With little at stake in war for these people right now, political concerns remain mere abstractions. Fans of music don’t demand that music speak to them about these issues, and musicians are unwilling to risk their market share for a potentially unpopular foray into leadership. Instead they are satisfied to have their creative output pad inane advertisements and radio news reports of explosions.

If musicians learn to obey their critics and consider themselves “entertainers” rather than “communicators,” or makers of “products” rather than writers of songs, then the arts have become a hideous farce. And that would be a shame, because more than ever, legions of young people around America need someone to look up to, someone who is willing to grab the microphone and say over and over, “this is wrong, and we’re going to stop it.”

Artists who deserve the name have never accepted that things are merely as they appear, or that what people in power tell them is true. An artist’s very job is to look beneath the surface and criticize.

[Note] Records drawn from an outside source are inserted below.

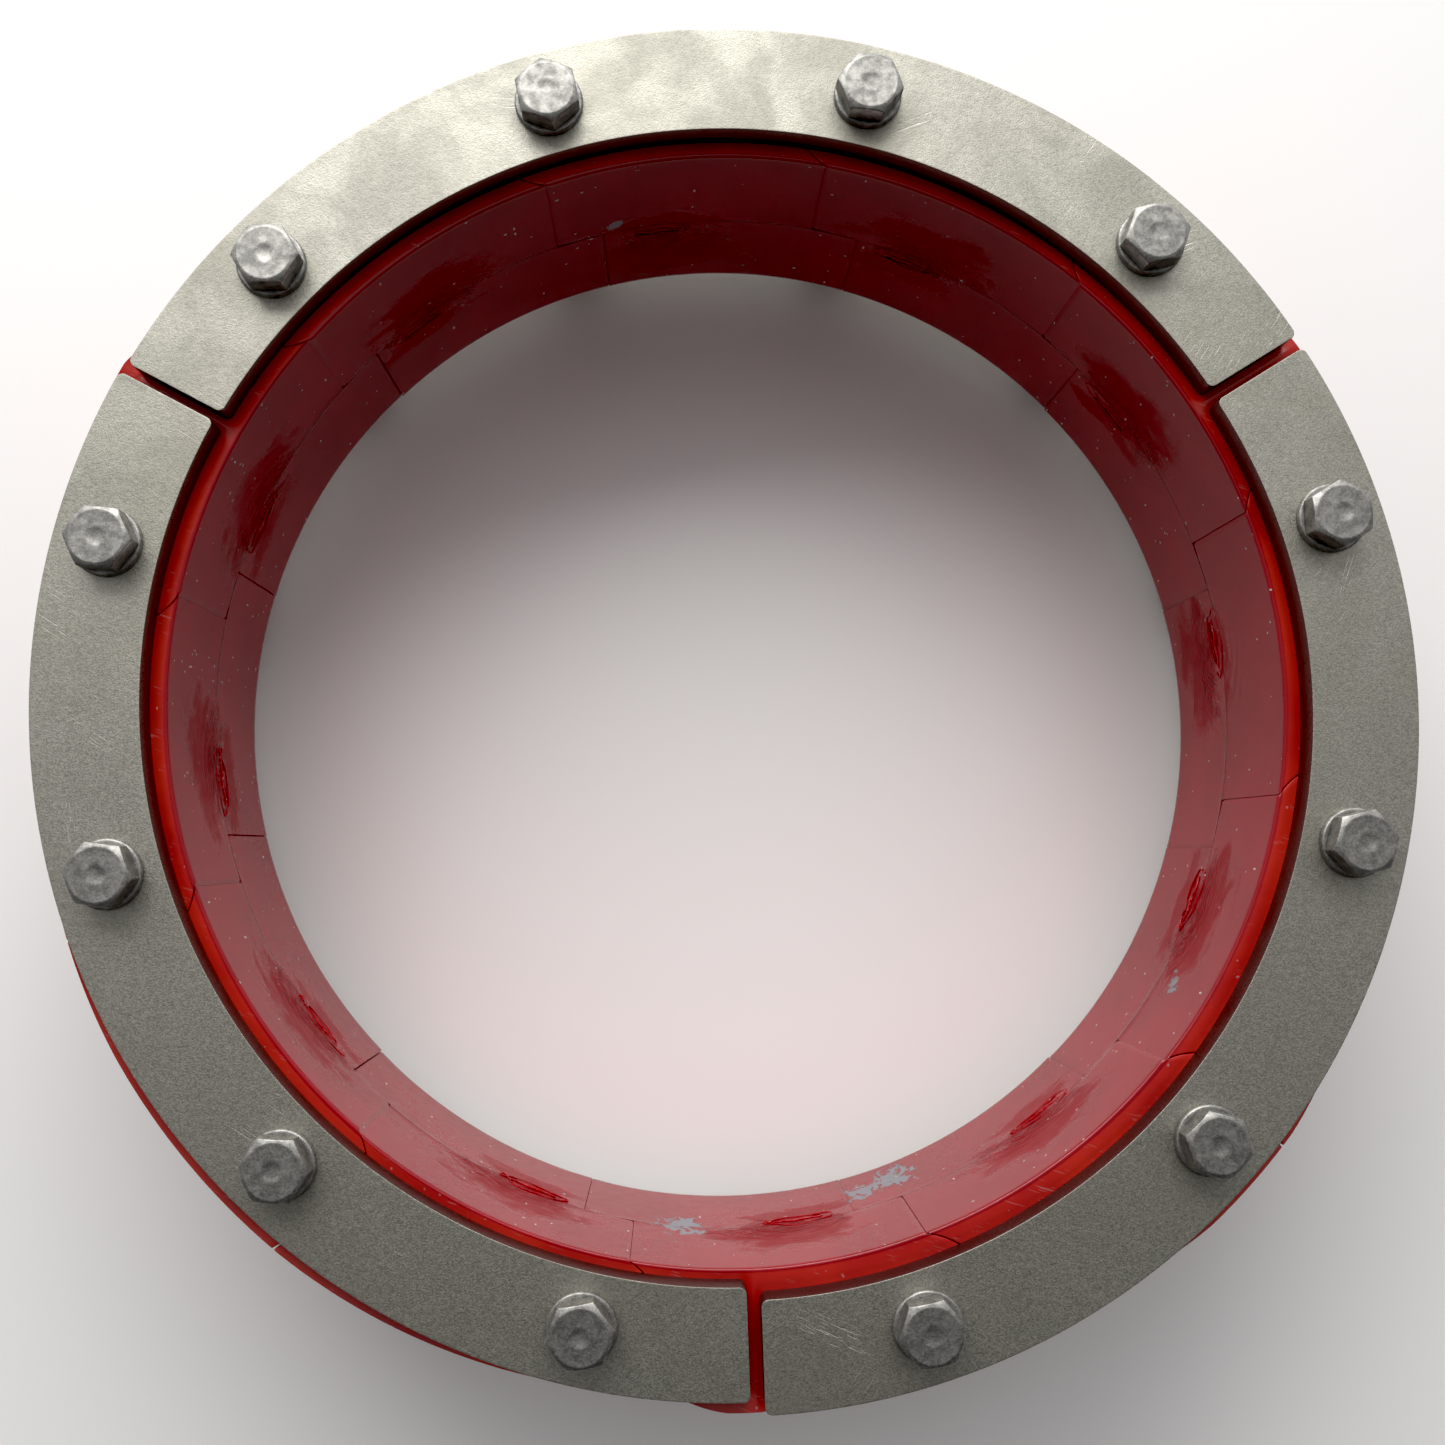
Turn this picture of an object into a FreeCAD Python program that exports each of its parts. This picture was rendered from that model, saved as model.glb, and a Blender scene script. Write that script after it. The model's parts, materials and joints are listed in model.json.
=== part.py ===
import FreeCAD, Part

import math
import os

import Sketcher

# Segmented annular seal that closes the gap round a DN 300 pipe in a 400 mm bore hole.
# Twelve half-lapped elastomer links form a ring between three front and three rear
# pressure plates. Four M10 screws run through each segment into nuts on the rear plate.
# Frame: origin at the centre of the bore, half way along the links, +Z towards the screw heads.

# Driving dimensions, in millimetres and degrees.
SIZES = {
    # arrangement of the ring
    "segment_count": 3,
    "screws_per_segment": 4,
    "ring_start_angle": 30,
    "screw_circle_radius": 181.5,
    # each segment's plates and screws sit a little off the ring's centre, within the soft links
    "segment_1_shift_x": -0.4,
    "segment_1_shift_y": 0.5,
    "segment_2_shift_x": -0.7,
    "segment_2_shift_y": 1.6,
    "segment_3_shift_x": 0.5,
    "segment_3_shift_y": -2.0,
    # elastomer links
    "bore_radius": 162.2,
    "link_outer_radius": 198.75,
    "link_depth": 80,
    "lap_radius": 20.85,
    "lap_gap": 0.15,
    "link_hole_diameter": 11,
    # pressure plates
    "plate_outer_radius": 197.4,
    "plate_inner_radius": 166.6,
    "plate_thickness": 8,
    # how far each plate's ends stop short of the lines that part the ring into thirds
    "plate_1_start_gap": 1.1,
    "plate_1_end_gap": 1.95,
    "plate_2_start_gap": 1.95,
    "plate_2_end_gap": 1.4,
    "plate_3_start_gap": 1.3,
    "plate_3_end_gap": 0.3,
    "plate_corner_radius": 2,
    "plate_hole_diameter": 11,
    # M10 hexagon screws
    "hexagon_across_flats": 17,
    "screw_diameter": 10,
    "screw_length": 110,
    "head_height": 6.4,
    "head_face_radius": 8.1,
    "corner_slope": 30,
    "tip_bevel": 1.2,
    # plain washers and rear nuts
    "washer_diameter": 20,
    "washer_hole_diameter": 10.5,
    "washer_thickness": 2,
    "nut_height": 8,
    "thread_clearance": 0.05,
}

# Angle of one corner of each screw's hexagon from +X: the screws were tightened by hand.
HEAD_TURNS = (9, 50, 40, 59, 53, 51, 55, 7, 9, 43, 11, 30)

ORIGIN = FreeCAD.Vector(0, 0, 0)
Z_AXIS = FreeCAD.Vector(0, 0, 1)
ORIGIN_POINT = (-1, 1)
START, END, CENTRE = 1, 2, 3
CLEAR_OF_HEXAGON = 3

SCREW_COUNT = SIZES["segment_count"] * SIZES["screws_per_segment"]
PITCH = "360 deg / (Sizes.segment_count * Sizes.screws_per_segment)"


def make_document():
    """The document and its spreadsheet of driving dimensions."""
    doc = FreeCAD.newDocument("annular_seal")
    sheet = doc.addObject("Spreadsheet::Sheet", "Sizes")
    turns = {f"head_turn_{n:02d}": turn for n, turn in enumerate(HEAD_TURNS, 1)}
    for row, (name, value) in enumerate({**SIZES, **turns}.items(), 1):
        sheet.set(f"A{row}", name)
        sheet.set(f"B{row}", str(value))
        sheet.setAlias(f"B{row}", name)
    doc.recompute()
    return doc


def polar(radius, degrees):
    """A point of the XY plane from its radius and its angle."""
    angle = math.radians(degrees)
    return FreeCAD.Vector(radius * math.cos(angle), radius * math.sin(angle), 0)


def new_body(doc, label):
    """An empty body whose placement is free to turn about Z."""
    body = doc.addObject("PartDesign::Body", label)
    body.Label = label
    body.Placement = FreeCAD.Placement(ORIGIN, FreeCAD.Rotation(Z_AXIS, 1))
    return body


def place(body, x="0", y="0", z="0", turn="0"):
    """Bind a body's place and its turn about Z to the sheet."""
    body.setExpression("Placement.Base.x", x)
    body.setExpression("Placement.Base.y", y)
    body.setExpression("Placement.Base.z", z)
    body.setExpression("Placement.Rotation.Angle", turn)


def origin_feature(body, role):
    """One of the body's own origin planes or axes."""
    return next(item for item in body.Origin.OriginFeatures if item.Role == role)


def new_sketch(body, name, plane="XY_Plane"):
    """A sketch on one of the body's own origin planes."""
    sketch = body.newObject("Sketcher::SketchObject", name)
    sketch.AttachmentSupport = [(origin_feature(body, plane), "")]
    sketch.MapMode = "FlatFace"
    return sketch


def join(sketch, first, second):
    """Make two sketch points coincide."""
    sketch.addConstraint(Sketcher.Constraint("Coincident", *first, *second))


def dimension(sketch, name, expression, *definition):
    """Add a dimension and bind it to the sheet."""
    index = sketch.addConstraint(Sketcher.Constraint(*definition))
    sketch.renameConstraint(index, name)
    sketch.setExpression(f"Constraints.{name}", expression)


def circle(sketch, name, diameter_expression, x_expression="0", y_expression="0", at=ORIGIN, size=1.0):
    """A circle with a bound diameter, and a bound centre unless it lies on the origin."""
    index = sketch.addGeometry(Part.Circle(at, Z_AXIS, size))
    dimension(sketch, f"{name}_diameter", diameter_expression, "Diameter", index, 2 * size)
    if at == ORIGIN:
        join(sketch, (index, CENTRE), ORIGIN_POINT)
    else:
        dimension(sketch, f"{name}_x", x_expression, "DistanceX", *ORIGIN_POINT, index, CENTRE, at.x)
        dimension(sketch, f"{name}_y", y_expression, "DistanceY", *ORIGIN_POINT, index, CENTRE, at.y)


def arc(sketch, centre, start, end):
    """An arc that runs counter-clockwise about its centre from start to end."""
    first = math.atan2(start.y - centre.y, start.x - centre.x)
    last = math.atan2(end.y - centre.y, end.x - centre.x)
    if last < first:
        last += 2 * math.pi
    radius = start.distanceToPoint(centre)
    return sketch.addGeometry(Part.ArcOfCircle(Part.Circle(centre, Z_AXIS, radius), first, last))


def pad(body, name, sketch, expression, backwards=False):
    """A pad of bound length."""
    feature = body.newObject("PartDesign::Pad", name)
    feature.Profile = sketch
    feature.Reversed = backwards
    feature.setExpression("Length", expression)
    sketch.Visibility = False
    return feature


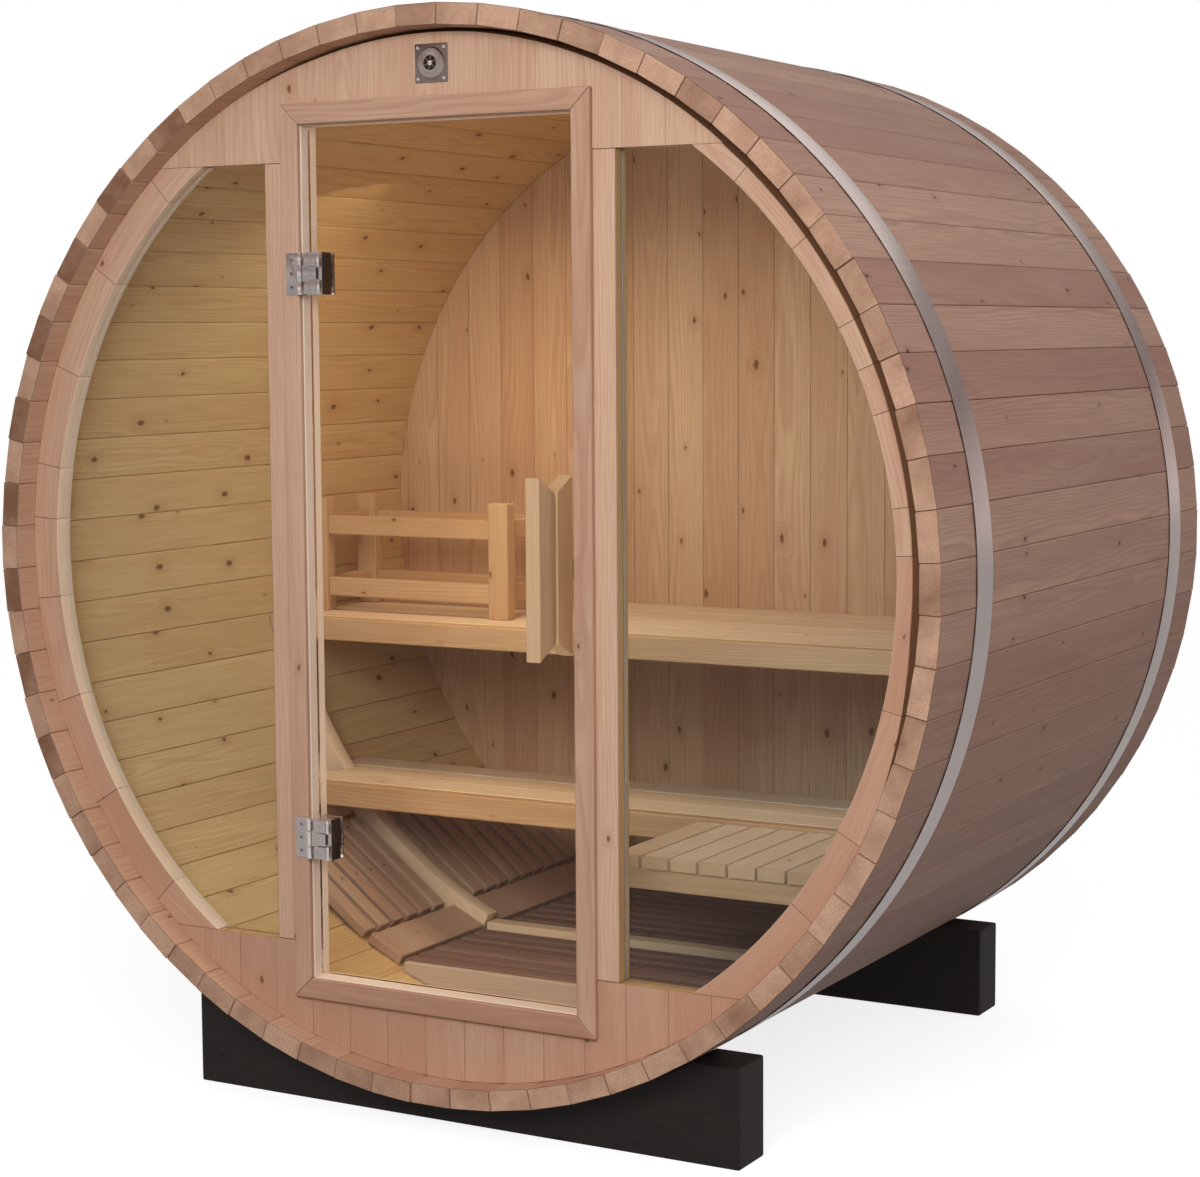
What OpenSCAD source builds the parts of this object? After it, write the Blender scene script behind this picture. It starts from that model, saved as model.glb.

There is power in numbers, and in these times, every rock concert should be capable of exploding into a threat to the legitimization of this corrupt political regime. But, moreover, we must start looking ahead, to the next struggles. Without musicians in the lead, it is difficult to see from where a movement could come. And if a movement doesn’t come, it is hard to see how our own proverbial bridges will remain standing when this war is over.